With a little luck and a lot of faith one can write. See themselves as a writer. When I say luck I mean just that. It takes perseverance and fortitude and a willingness to spend more time alone then you think you're capable of to become a writer. It takes luck. It takes all the stars to align to put you in the frame of mind to believe in yourself enough to throw yourself out into the world and give of yourself. You can't hide when you present yourself. And if the stars didn't align it wouldn't be possible. But how can you put yourself in alignment with the stars? How can you trust that what you write has any merit? Will anyone care? How many "likes" will I get, you ask yourself. There will never be enough "likes" to satisfy a writer who needs self congratulations. I am learning this the hard way. There are never enough "likes." And yet I soldier on. Why? Because if I don't believe in myself who will? I am the star to align with myself.

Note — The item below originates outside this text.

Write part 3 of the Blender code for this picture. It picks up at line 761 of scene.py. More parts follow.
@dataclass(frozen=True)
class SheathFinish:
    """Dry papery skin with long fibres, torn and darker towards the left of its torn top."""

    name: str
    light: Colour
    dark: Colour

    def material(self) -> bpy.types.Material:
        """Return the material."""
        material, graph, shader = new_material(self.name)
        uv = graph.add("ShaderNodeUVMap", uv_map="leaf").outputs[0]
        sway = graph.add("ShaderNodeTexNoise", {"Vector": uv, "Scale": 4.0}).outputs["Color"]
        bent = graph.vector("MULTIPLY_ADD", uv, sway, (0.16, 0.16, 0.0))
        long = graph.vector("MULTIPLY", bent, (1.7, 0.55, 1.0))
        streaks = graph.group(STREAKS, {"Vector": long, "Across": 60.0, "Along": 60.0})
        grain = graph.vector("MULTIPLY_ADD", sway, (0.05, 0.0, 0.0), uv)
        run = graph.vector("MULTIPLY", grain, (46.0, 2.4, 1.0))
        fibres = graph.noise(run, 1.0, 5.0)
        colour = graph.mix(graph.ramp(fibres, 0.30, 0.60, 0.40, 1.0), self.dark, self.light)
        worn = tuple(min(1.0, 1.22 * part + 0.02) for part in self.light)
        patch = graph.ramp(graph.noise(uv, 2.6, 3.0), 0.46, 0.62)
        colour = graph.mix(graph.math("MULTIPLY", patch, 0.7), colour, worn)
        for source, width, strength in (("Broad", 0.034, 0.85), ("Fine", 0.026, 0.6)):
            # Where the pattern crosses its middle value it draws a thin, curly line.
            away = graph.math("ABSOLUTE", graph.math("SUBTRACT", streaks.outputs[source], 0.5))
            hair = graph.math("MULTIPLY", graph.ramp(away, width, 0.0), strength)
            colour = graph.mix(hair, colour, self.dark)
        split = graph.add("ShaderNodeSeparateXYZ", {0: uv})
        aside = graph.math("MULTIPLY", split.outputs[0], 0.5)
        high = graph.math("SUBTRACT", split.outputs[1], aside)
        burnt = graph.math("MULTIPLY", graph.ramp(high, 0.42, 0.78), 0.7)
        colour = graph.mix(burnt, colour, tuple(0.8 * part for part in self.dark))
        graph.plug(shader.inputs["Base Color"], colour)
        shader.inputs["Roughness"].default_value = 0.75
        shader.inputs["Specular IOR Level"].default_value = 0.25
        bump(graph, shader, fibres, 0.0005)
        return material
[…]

Writers write to help others, but before we can help others we need to help ourselves. Writers instinctively know this, but we're afraid of the silence. We want to perform and be heard. Intrinsically, we fight this. We love to grow and shape shift and listen to our own muse in the space we call writing, but there are times when the muse is silent. And the silence, deafening, disheartening. Listening to the song, the cackle of a hen, the lilt of a cardinal, I'm reminded that although I may at times be in silence, I am still growing, shape-shifting. The world is a cacophony of music and every once in a while I'm reminded to listen.